— Start —

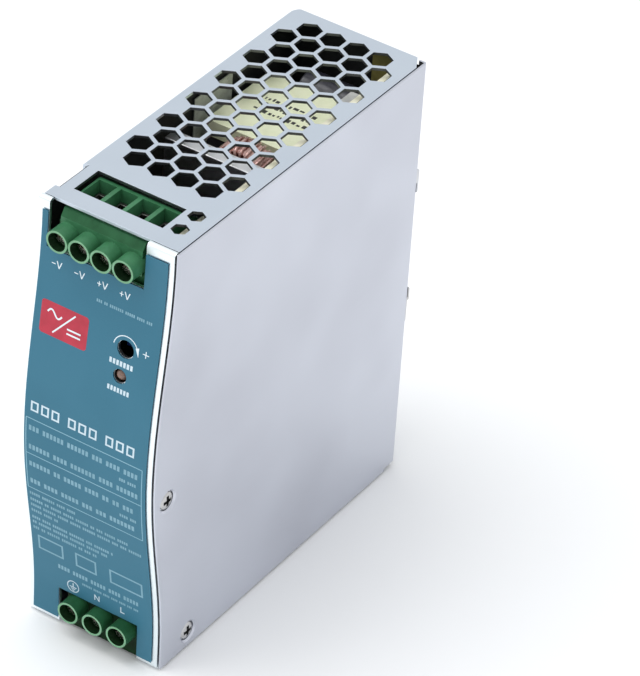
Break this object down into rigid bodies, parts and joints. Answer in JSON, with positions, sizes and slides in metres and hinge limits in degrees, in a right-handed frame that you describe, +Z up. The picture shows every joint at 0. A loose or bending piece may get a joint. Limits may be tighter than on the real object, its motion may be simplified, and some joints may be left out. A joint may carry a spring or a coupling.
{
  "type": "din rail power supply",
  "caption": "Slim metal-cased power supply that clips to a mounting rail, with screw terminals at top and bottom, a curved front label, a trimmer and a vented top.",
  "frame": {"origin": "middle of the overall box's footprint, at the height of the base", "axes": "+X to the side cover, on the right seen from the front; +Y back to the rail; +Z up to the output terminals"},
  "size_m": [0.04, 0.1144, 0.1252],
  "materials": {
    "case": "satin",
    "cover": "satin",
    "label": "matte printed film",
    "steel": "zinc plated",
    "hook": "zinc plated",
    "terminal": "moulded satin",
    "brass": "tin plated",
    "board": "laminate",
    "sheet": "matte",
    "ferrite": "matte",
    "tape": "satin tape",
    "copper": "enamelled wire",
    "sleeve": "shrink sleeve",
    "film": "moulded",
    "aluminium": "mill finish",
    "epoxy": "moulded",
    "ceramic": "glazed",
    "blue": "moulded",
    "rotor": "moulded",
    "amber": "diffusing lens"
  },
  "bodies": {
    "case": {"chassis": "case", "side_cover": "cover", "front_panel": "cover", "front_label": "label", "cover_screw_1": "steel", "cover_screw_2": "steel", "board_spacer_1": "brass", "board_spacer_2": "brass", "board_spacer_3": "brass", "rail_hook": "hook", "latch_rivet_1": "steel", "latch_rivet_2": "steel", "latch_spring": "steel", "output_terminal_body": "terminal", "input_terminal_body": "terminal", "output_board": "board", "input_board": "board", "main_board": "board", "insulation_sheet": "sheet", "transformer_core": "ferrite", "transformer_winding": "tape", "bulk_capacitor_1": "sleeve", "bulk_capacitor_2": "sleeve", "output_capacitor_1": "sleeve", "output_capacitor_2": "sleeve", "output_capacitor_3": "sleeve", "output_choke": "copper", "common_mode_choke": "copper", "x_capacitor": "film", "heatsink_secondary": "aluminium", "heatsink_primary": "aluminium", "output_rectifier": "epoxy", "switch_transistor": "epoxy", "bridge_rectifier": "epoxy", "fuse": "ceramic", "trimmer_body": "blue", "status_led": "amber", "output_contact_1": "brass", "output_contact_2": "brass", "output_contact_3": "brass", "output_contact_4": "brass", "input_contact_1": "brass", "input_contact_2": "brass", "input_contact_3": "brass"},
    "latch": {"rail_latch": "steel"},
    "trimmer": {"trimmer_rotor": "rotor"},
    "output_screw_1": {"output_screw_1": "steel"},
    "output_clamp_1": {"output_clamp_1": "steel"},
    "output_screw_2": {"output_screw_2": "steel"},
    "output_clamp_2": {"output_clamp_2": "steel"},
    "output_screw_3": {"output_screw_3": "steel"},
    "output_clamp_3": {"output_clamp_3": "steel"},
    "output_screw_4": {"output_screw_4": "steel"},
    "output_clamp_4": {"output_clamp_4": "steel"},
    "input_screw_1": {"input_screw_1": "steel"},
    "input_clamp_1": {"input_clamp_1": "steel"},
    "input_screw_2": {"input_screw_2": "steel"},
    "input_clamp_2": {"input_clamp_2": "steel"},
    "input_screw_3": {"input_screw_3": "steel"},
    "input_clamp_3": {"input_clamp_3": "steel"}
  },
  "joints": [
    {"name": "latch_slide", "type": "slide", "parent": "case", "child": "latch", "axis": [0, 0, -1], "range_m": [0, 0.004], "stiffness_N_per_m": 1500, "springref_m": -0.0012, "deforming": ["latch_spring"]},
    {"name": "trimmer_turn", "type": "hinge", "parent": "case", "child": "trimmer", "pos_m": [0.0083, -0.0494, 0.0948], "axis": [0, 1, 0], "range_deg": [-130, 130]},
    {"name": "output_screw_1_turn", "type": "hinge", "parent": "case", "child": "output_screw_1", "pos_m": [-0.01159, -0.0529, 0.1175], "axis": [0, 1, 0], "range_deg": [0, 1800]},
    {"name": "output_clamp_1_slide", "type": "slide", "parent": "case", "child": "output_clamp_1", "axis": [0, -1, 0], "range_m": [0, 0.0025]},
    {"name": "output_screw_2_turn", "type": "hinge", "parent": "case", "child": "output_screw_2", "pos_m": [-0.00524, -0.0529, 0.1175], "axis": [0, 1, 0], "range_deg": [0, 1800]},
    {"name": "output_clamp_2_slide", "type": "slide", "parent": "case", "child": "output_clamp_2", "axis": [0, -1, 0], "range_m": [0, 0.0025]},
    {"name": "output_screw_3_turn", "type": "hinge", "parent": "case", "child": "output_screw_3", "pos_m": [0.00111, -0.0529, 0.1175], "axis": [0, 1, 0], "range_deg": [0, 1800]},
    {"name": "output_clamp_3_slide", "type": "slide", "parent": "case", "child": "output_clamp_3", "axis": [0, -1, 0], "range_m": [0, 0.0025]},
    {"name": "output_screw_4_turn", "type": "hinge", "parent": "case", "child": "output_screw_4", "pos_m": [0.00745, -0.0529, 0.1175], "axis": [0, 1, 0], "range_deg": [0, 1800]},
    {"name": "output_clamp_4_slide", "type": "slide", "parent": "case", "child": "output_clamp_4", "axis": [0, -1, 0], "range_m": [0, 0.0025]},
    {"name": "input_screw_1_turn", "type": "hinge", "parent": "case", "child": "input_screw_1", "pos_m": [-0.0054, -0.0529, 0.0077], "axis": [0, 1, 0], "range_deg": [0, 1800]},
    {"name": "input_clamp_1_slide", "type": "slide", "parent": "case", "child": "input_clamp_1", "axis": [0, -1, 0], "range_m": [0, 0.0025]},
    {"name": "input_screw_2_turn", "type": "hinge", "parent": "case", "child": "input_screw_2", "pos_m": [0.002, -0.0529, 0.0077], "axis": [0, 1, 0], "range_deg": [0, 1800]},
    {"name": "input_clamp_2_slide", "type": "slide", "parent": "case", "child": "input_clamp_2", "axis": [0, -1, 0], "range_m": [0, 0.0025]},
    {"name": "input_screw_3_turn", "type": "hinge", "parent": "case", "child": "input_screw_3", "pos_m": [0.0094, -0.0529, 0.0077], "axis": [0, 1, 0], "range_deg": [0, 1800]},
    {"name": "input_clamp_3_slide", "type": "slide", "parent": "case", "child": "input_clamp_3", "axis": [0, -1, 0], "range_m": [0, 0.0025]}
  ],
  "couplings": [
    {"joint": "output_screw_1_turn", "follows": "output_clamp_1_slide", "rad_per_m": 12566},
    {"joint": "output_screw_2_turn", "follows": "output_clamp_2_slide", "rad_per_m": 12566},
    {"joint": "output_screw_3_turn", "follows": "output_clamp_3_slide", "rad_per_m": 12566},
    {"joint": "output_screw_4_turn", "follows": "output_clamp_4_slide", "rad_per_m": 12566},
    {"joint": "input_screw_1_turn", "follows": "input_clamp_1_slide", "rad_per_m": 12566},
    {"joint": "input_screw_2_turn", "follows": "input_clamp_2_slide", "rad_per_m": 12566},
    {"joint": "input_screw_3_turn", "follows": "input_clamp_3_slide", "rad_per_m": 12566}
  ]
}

— End —

• [Written instruction]: Everything in the listing above should be restated exactly.

• [Result of the task]:
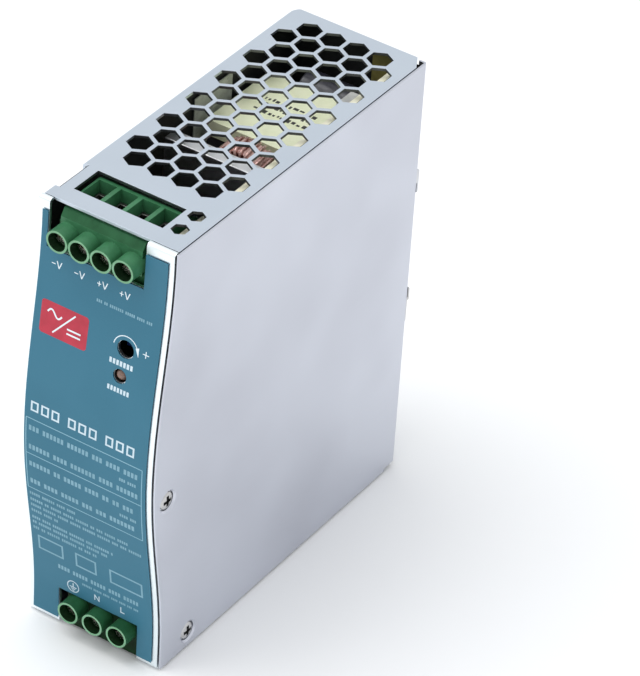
Break this object down into rigid bodies, parts and joints. Answer in JSON, with positions, sizes and slides in metres and hinge limits in degrees, in a right-handed frame that you describe, +Z up. The picture shows every joint at 0. A loose or bending piece may get a joint. Limits may be tighter than on the real object, its motion may be simplified, and some joints may be left out. A joint may carry a spring or a coupling.
{
  "type": "din rail power supply",
  "caption": "Slim metal-cased power supply that clips to a mounting rail, with screw terminals at top and bottom, a curved front label, a trimmer and a vented top.",
  "frame": {"origin": "middle of the overall box's footprint, at the height of the base", "axes": "+X to the side cover, on the right seen from the front; +Y back to the rail; +Z up to the output terminals"},
  "size_m": [0.04, 0.1144, 0.1252],
  "materials": {
    "case": "satin",
    "cover": "satin",
    "label": "matte printed film",
    "steel": "zinc plated",
    "hook": "zinc plated",
    "terminal": "moulded satin",
    "brass": "tin plated",
    "board": "laminate",
    "sheet": "matte",
    "ferrite": "matte",
    "tape": "satin tape",
    "copper": "enamelled wire",
    "sleeve": "shrink sleeve",
    "film": "moulded",
    "aluminium": "mill finish",
    "epoxy": "moulded",
    "ceramic": "glazed",
    "blue": "moulded",
    "rotor": "moulded",
    "amber": "diffusing lens"
  },
  "bodies": {
    "case": {"chassis": "case", "side_cover": "cover", "front_panel": "cover", "front_label": "label", "cover_screw_1": "steel", "cover_screw_2": "steel", "board_spacer_1": "brass", "board_spacer_2": "brass", "board_spacer_3": "brass", "rail_hook": "hook", "latch_rivet_1": "steel", "latch_rivet_2": "steel", "latch_spring": "steel", "output_terminal_body": "terminal", "input_terminal_body": "terminal", "output_board": "board", "input_board": "board", "main_board": "board", "insulation_sheet": "sheet", "transformer_core": "ferrite", "transformer_winding": "tape", "bulk_capacitor_1": "sleeve", "bulk_capacitor_2": "sleeve", "output_capacitor_1": "sleeve", "output_capacitor_2": "sleeve", "output_capacitor_3": "sleeve", "output_choke": "copper", "common_mode_choke": "copper", "x_capacitor": "film", "heatsink_secondary": "aluminium", "heatsink_primary": "aluminium", "output_rectifier": "epoxy", "switch_transistor": "epoxy", "bridge_rectifier": "epoxy", "fuse": "ceramic", "trimmer_body": "blue", "status_led": "amber", "output_contact_1": "brass", "output_contact_2": "brass", "output_contact_3": "brass", "output_contact_4": "brass", "input_contact_1": "brass", "input_contact_2": "brass", "input_contact_3": "brass"},
    "latch": {"rail_latch": "steel"},
    "trimmer": {"trimmer_rotor": "rotor"},
    "output_screw_1": {"output_screw_1": "steel"},
    "output_clamp_1": {"output_clamp_1": "steel"},
    "output_screw_2": {"output_screw_2": "steel"},
    "output_clamp_2": {"output_clamp_2": "steel"},
    "output_screw_3": {"output_screw_3": "steel"},
    "output_clamp_3": {"output_clamp_3": "steel"},
    "output_screw_4": {"output_screw_4": "steel"},
    "output_clamp_4": {"output_clamp_4": "steel"},
    "input_screw_1": {"input_screw_1": "steel"},
    "input_clamp_1": {"input_clamp_1": "steel"},
    "input_screw_2": {"input_screw_2": "steel"},
    "input_clamp_2": {"input_clamp_2": "steel"},
    "input_screw_3": {"input_screw_3": "steel"},
    "input_clamp_3": {"input_clamp_3": "steel"}
  },
  "joints": [
    {"name": "latch_slide", "type": "slide", "parent": "case", "child": "latch", "axis": [0, 0, -1], "range_m": [0, 0.004], "stiffness_N_per_m": 1500, "springref_m": -0.0012, "deforming": ["latch_spring"]},
    {"name": "trimmer_turn", "type": "hinge", "parent": "case", "child": "trimmer", "pos_m": [0.0083, -0.0494, 0.0948], "axis": [0, 1, 0], "range_deg": [-130, 130]},
    {"name": "output_screw_1_turn", "type": "hinge", "parent": "case", "child": "output_screw_1", "pos_m": [-0.01159, -0.0529, 0.1175], "axis": [0, 1, 0], "range_deg": [0, 1800]},
    {"name": "output_clamp_1_slide", "type": "slide", "parent": "case", "child": "output_clamp_1", "axis": [0, -1, 0], "range_m": [0, 0.0025]},
    {"name": "output_screw_2_turn", "type": "hinge", "parent": "case", "child": "output_screw_2", "pos_m": [-0.00524, -0.0529, 0.1175], "axis": [0, 1, 0], "range_deg": [0, 1800]},
    {"name": "output_clamp_2_slide", "type": "slide", "parent": "case", "child": "output_clamp_2", "axis": [0, -1, 0], "range_m": [0, 0.0025]},
    {"name": "output_screw_3_turn", "type": "hinge", "parent": "case", "child": "output_screw_3", "pos_m": [0.00111, -0.0529, 0.1175], "axis": [0, 1, 0], "range_deg": [0, 1800]},
    {"name": "output_clamp_3_slide", "type": "slide", "parent": "case", "child": "output_clamp_3", "axis": [0, -1, 0], "range_m": [0, 0.0025]},
    {"name": "output_screw_4_turn", "type": "hinge", "parent": "case", "child": "output_screw_4", "pos_m": [0.00745, -0.0529, 0.1175], "axis": [0, 1, 0], "range_deg": [0, 1800]},
    {"name": "output_clamp_4_slide", "type": "slide", "parent": "case", "child": "output_clamp_4", "axis": [0, -1, 0], "range_m": [0, 0.0025]},
    {"name": "input_screw_1_turn", "type": "hinge", "parent": "case", "child": "input_screw_1", "pos_m": [-0.0054, -0.0529, 0.0077], "axis": [0, 1, 0], "range_deg": [0, 1800]},
    {"name": "input_clamp_1_slide", "type": "slide", "parent": "case", "child": "input_clamp_1", "axis": [0, -1, 0], "range_m": [0, 0.0025]},
    {"name": "input_screw_2_turn", "type": "hinge", "parent": "case", "child": "input_screw_2", "pos_m": [0.002, -0.0529, 0.0077], "axis": [0, 1, 0], "range_deg": [0, 1800]},
    {"name": "input_clamp_2_slide", "type": "slide", "parent": "case", "child": "input_clamp_2", "axis": [0, -1, 0], "range_m": [0, 0.0025]},
    {"name": "input_screw_3_turn", "type": "hinge", "parent": "case", "child": "input_screw_3", "pos_m": [0.0094, -0.0529, 0.0077], "axis": [0, 1, 0], "range_deg": [0, 1800]},
    {"name": "input_clamp_3_slide", "type": "slide", "parent": "case", "child": "input_clamp_3", "axis": [0, -1, 0], "range_m": [0, 0.0025]}
  ],
  "couplings": [
    {"joint": "output_screw_1_turn", "follows": "output_clamp_1_slide", "rad_per_m": 12566},
    {"joint": "output_screw_2_turn", "follows": "output_clamp_2_slide", "rad_per_m": 12566},
    {"joint": "output_screw_3_turn", "follows": "output_clamp_3_slide", "rad_per_m": 12566},
    {"joint": "output_screw_4_turn", "follows": "output_clamp_4_slide", "rad_per_m": 12566},
    {"joint": "input_screw_1_turn", "follows": "input_clamp_1_slide", "rad_per_m": 12566},
    {"joint": "input_screw_2_turn", "follows": "input_clamp_2_slide", "rad_per_m": 12566},
    {"joint": "input_screw_3_turn", "follows": "input_clamp_3_slide", "rad_per_m": 12566}
  ]
}